Predicting the Performance of Granulation Binders Through Micro‐Mechanistic Observations

The selection of an appropriate polymeric binder to be used to agglomerate drug with excipients is a critical issue for the development of high shear wet granulation processes for pharmaceutical tablet systems. The aim of the study reported here is to determine the potential for successful granulation through measurement of the interactions of two polymer binder solutions, hydroxypropyl methylcellulose (HPMC) and polyvinyl‐pyrrolidone (PVP), with individual paracetamol drug crystals. A novel micro‐force balance (MFB) has been used to measure different parameters of the crystal‐to‐binder interaction, including the forces exerted by axially strained liquid bridges formed between either two paracetamol crystals or between a reservoir of binder solution and a single paracetamol crystal, the paracetamol‐to‐binder wettability, the post rupture volume distribution and the residue deposited on each crystal. Video images of the separation sequences were obtained simultaneously for analysis of bridge geometry, contact angles, volume distribution and binder residues.
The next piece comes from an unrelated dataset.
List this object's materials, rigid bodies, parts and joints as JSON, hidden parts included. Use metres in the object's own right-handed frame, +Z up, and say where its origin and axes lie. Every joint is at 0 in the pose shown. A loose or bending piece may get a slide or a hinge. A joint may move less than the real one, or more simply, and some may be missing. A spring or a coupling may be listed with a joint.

It was found that the formation of liquid bridges and their ability to bond particles together depends on the amount of binder left on a crystal after contacting a reservoir of binder (for example, large binder drop). Crystals in contact with HPMC were able to retain more liquid from a binder reservoir than those contacted with PVP solutions. This behaviour is seen to be more important to the final granule strength than the liquid binding force holding particles together in the wet agglomerate.